Ein älterer, verwundeter Mann: Hamas-Mitglieder "kommen und verstecken sich unter dem Volk. Warum verstecken sie sich unter dem Volk? Sie können in die Hölle gehen und sich dort verstecken". Der Journalist unterbricht ihn.
Ein junges Mädchen: "Die Hamas bringt die Menschen in Gaza in Gefahr. Ihre Kämpfer verstecken sich in den Tunneln, während die Zivilisten des Gazastreifens die Opfer sind."
Eine ältere Frau in Khan Yunis fragte nach ausländischer Hilfe: "Die gesamte Hilfe geht in die [Tunnel] im Untergrund. Sie erreicht nicht alle Menschen. ... Die Hamas bringt alles in ihre Häuser." Sie schloss trotzig: "Sie können mich mitnehmen, mich erschießen oder mit mir machen, was sie wollen."
Ein Mann auf der Straße: "Möge Allah die Rechnung mit Katar und der Türkei begleichen", woraufhin der Interviewer ihm das Wort entzieht.
Gazaner riskieren es, mit ausländischen Reportern zu sprechen.
Ein Geschäftsmann, 56 Jahre alt: "Jede Minute sterben Menschen. Die Hamas ist es, die uns in diesen schrecklichen Strudel gezogen hat."
Ein Friseur aus dem Norden, der jetzt im Süden Zuflucht sucht. "Verdammte Hamas. Möge Gott mein Zeuge sein: Wenn ich Ismail Haniyeh sehe, werde ich ihn mit meinen Pantoffeln schlagen." [in arabischen Ländern Ausdruck höchster Verachtung, Anm. d. Red.]

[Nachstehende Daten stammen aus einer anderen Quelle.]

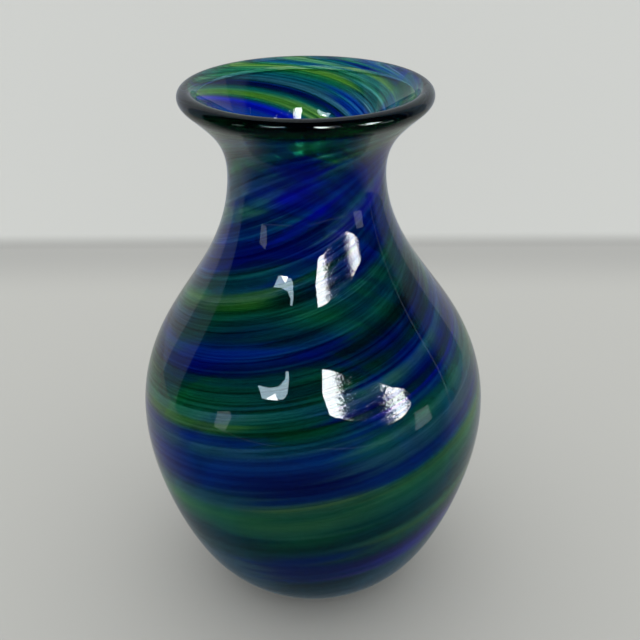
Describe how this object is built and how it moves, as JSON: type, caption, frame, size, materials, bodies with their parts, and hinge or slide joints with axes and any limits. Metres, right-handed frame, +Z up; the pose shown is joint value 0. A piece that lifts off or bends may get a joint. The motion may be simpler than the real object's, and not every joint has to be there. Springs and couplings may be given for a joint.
{
  "type": "vase",
  "caption": "Hand blown art glass vase: a round-bellied vessel with a narrow neck and a flared, beaded rim, its wall holding a rising swirl of blue, green and lime glass.",
  "frame": {"origin": "centre of the flat foot, on the surface the vase stands on", "axes": "+Z up the body's axis to the mouth; -Y is the side the swirl's heights are given on; the neck leans 1.7 mm towards -X"},
  "size_m": [0.143, 0.143, 0.22],
  "materials": {
    "clear_glass": "fire-polished, glossy",
    "rim_glass": "fire-polished, glossy",
    "cobalt_glass": "fire-polished, glossy",
    "violet_glass": "fire-polished, glossy",
    "emerald_glass": "fire-polished, glossy",
    "lime_glass": "fire-polished, glossy",
    "teal_glass": "fire-polished, glossy"
  },
  "bodies": {
    "root": {"cobalt_streak_1": "cobalt_glass", "cobalt_streak_2": "cobalt_glass", "cobalt_streak_3": "cobalt_glass", "cobalt_streak_4": "cobalt_glass", "cobalt_streak_5": "cobalt_glass", "cobalt_streak_6": "cobalt_glass", "emerald_streak_1": "emerald_glass", "emerald_streak_2": "emerald_glass", "emerald_streak_3": "emerald_glass", "emerald_streak_4": "emerald_glass", "emerald_streak_5": "emerald_glass", "inner_gather": "clear_glass", "lime_streak_1": "lime_glass", "lime_streak_2": "lime_glass", "lime_streak_3": "lime_glass", "lime_streak_4": "lime_glass", "outer_gather": "clear_glass", "rim_bead": "rim_glass", "teal_streak_1": "teal_glass", "teal_streak_2": "teal_glass", "teal_streak_3": "teal_glass", "violet_streak_1": "violet_glass", "violet_streak_2": "violet_glass"}
  },
  "joints": []
}
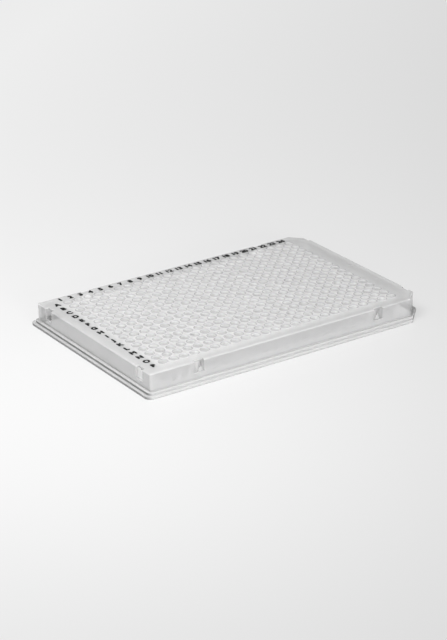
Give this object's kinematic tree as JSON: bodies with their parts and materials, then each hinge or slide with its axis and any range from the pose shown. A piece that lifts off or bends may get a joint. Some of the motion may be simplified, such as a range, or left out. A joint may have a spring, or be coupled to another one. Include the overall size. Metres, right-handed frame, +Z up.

Manchmal lassen sie sich sogar selbst identifizieren, wie in einem Bericht des Daily Beast.
Hasan Ahmed, 39: "In Gaza gibt es keine Demokratie, wenn man gegen die Hamas oder ihre De-facto-Regierung sprechen will. Wir haben Angst, dass sie uns während des Krieges oder nach dem Krieg verhaften, wenn wir uns gegen sie aussprechen. Sie können uns sogar leicht umbringen und der Welt erzählen, dass wir Spione sind."
Salam Tareq, 33: "Die Diebe breiten sich in unserer Gegend aus. Sie gehen in die geräumten Häuser, sogar in die teilweise zerstörten, und stehlen alles Mögliche."
Um Ahmed, 55: "Die Hamas hat die Unterstützung im Gazastreifen verloren."
Exilanten können offen reden
Sie machen ihre Ansichten auch öffentlich. Ein leidenschaftlicher junger Mann aus dem Gazastreifen hat ein Internetvideo gedreht, in dem er die Hamas dafür kritisiert, dass sie die Interessen der Bevölkerung des Gazastreifens vernachlässigt und vor allem nicht mit den schrecklichen Folgen des 7. Oktobers gerechnet hat. Der israelische Geheimdienst, Einheit 504, sammelt viele solcher Meinungen über die Hamas, wie zum Beispiel: "Wir sterben und sie retten sich selbst." Das Projekt "Voices of Gaza" des Zentrums für Friedenskommunikation (CPC) sammelte verbitterte Äußerungen von Menschen aus dem Gazastreifen.
"Wenn die Hamas die Hilfe verteilt, bekommen nur Hamas-Mitglieder die Hilfe." Das Gleiche gilt für das Gesundheitssystem im Gazastreifen, wo "Hamas-Familien bevorzugt behandelt werden" und die dringendsten Bedürfnisse der einfachen Gaza-Bewohner "lange hinausgezögert werden können, damit Hamas-Loyalisten zuerst behandelt werden".
"Die Hamas trägt die Verantwortung für alle Kriege, aber wir sind diejenigen, die den Preis dafür zahlen."
"Die Beendigung der Hamas ist die Forderung von Jung und Alt in Gaza."
"Wir begrüßen jede Veränderung, die uns vor dieser Empörung namens Hamas bewahrt."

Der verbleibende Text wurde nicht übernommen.